Lettuce: My Garden Hero

This is a photo of one of my Tom Thumb lettuces. For me, Lettuce is the backbone of any kitchen garden. It’s such a versatile crop, and it can make the difference between a lackluster, patchy garden and an oasis of wow-ness (I made that word up, can you tell?).

Firstly, it’s super easy to grow. My goodness, I could launch some seeds from the deck and I’d be picking lettuce in 4 – 6 weeks. Honestly. Secondly, the variety of different shapes, sizes, tastes, and colours of the leaves is astounding. Do you want crunchy or melt in the mouth buttery? Do you want mild or sharp, or bitter? You could easily grow nothing but Lettuce in your garden and not get bored of it, ever.

But thirdly, and this is the reason I get so excited about Lettuce, is that it’s the one plant that will make or break your garden’s design. And for me, after taste, design comes a close second.

I sow some Lettuce as early as I can to ensure I get the longest season possible. All I have is a coldframe so I usually sow some in there to begin with and then move to a prepared seedbed outside once the weather warms up.

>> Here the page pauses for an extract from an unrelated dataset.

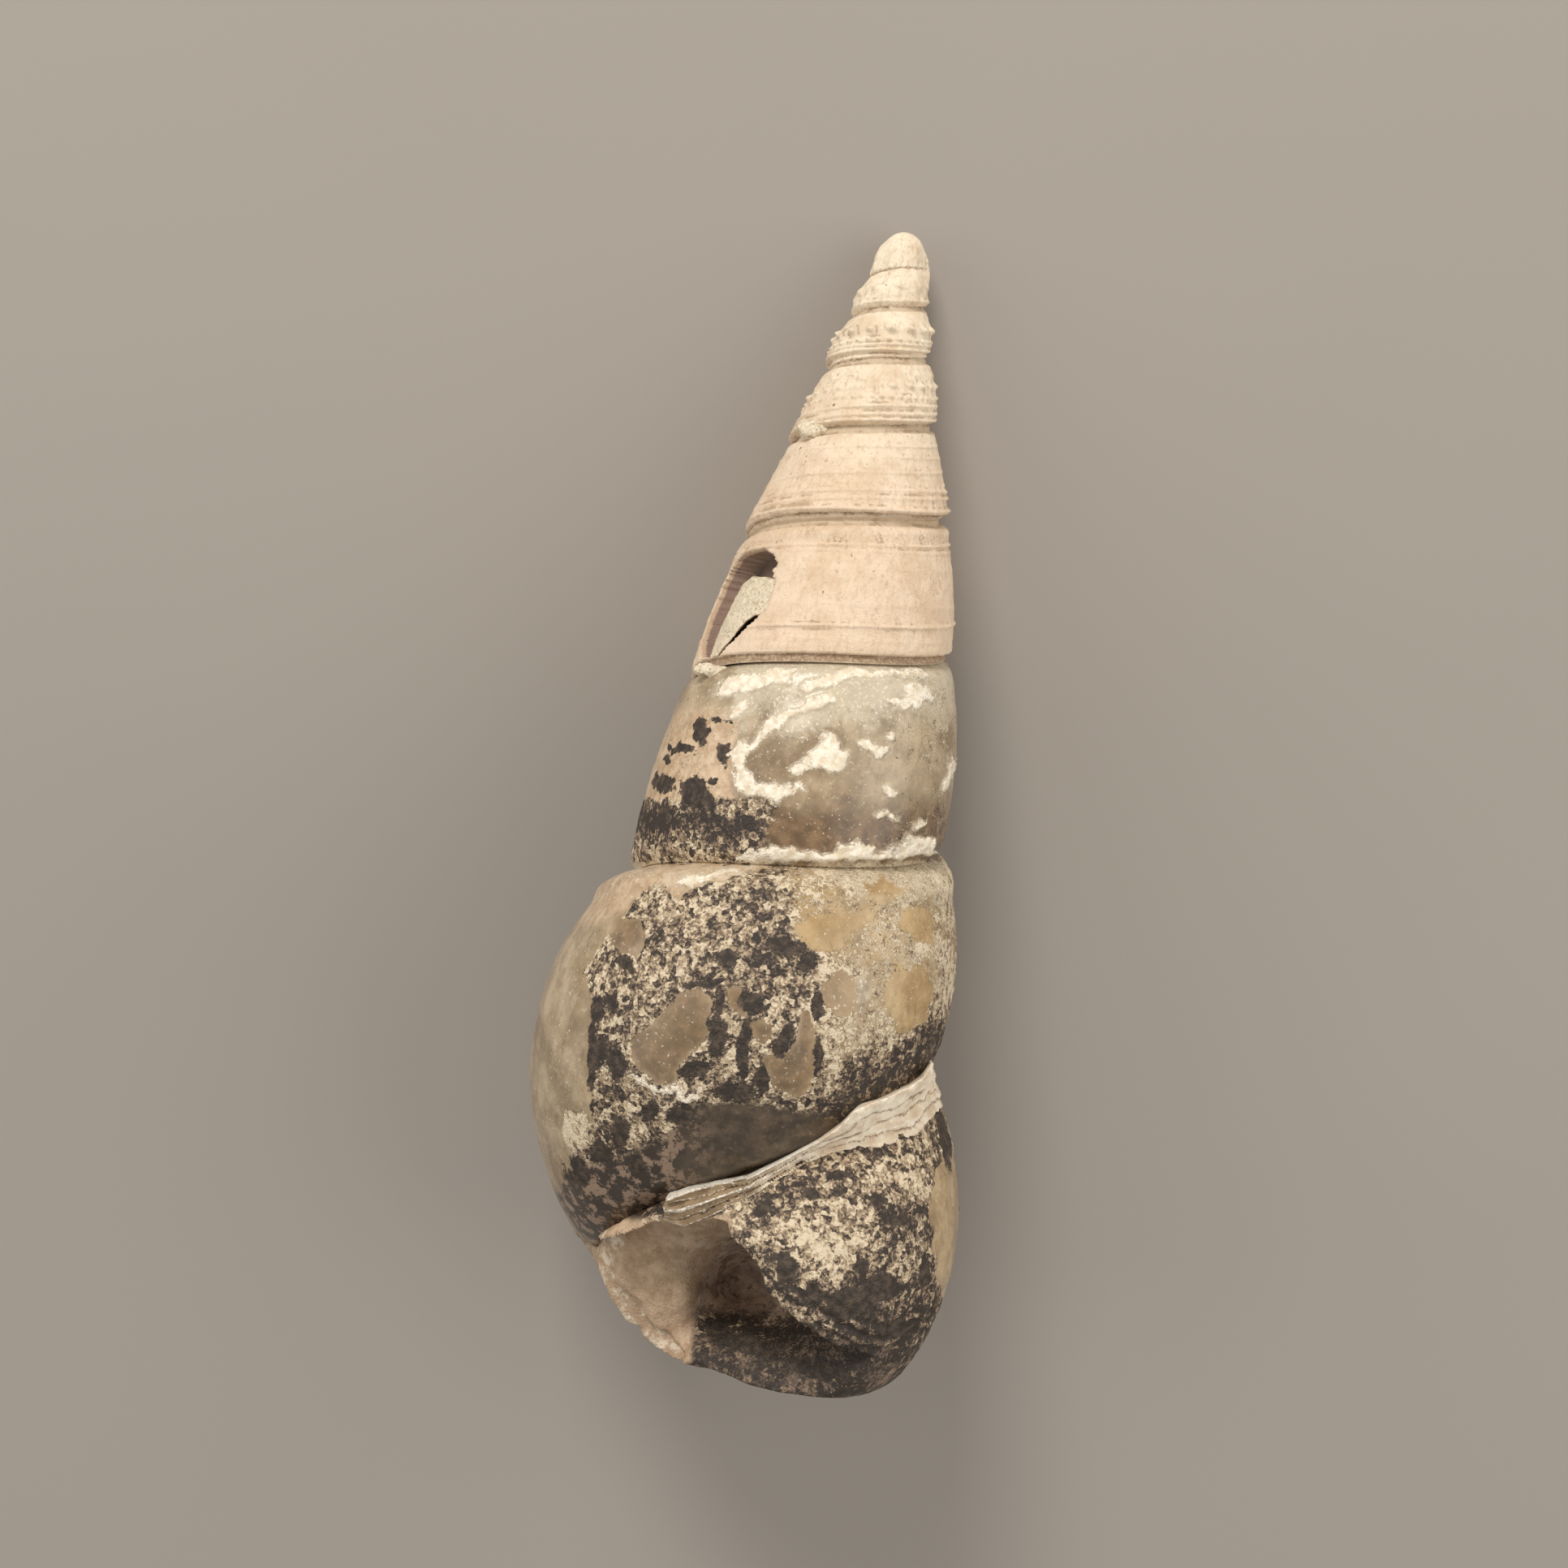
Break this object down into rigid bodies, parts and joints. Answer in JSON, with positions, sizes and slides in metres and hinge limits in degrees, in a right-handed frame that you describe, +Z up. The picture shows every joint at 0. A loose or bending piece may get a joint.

I pick a small patch of the garden (only a metre square) and sow lots of different varieties in succession (a few every week). Once the seedlings get to the four or five leaf stage I will transplant them to their final growing position. Above is a photo of my Oakleaf seedbed.

This is where it starts to get exciting. Because if I’ve done it right then I should have lots of different shapes and colours to choose from. So I can start to make pretty rows of contrasting shades which, once they start to heart up, will really start to give mtp that kitchen garden / potager look.

You have to be on your toes though. This is not a sow once and forget it project. No, you need to keep up the supply of seedlings – which means keeping up with the sowing. Because, once you harvest your first Lettuce, that’s it, you’ve ruined the design. But not, (aha!) if you have some seedlings ready to plant into the gap. Or… better still, if you have already planted some seedlings inbetween your larger Lettuce in anticipation of them being harvested. Sneaky!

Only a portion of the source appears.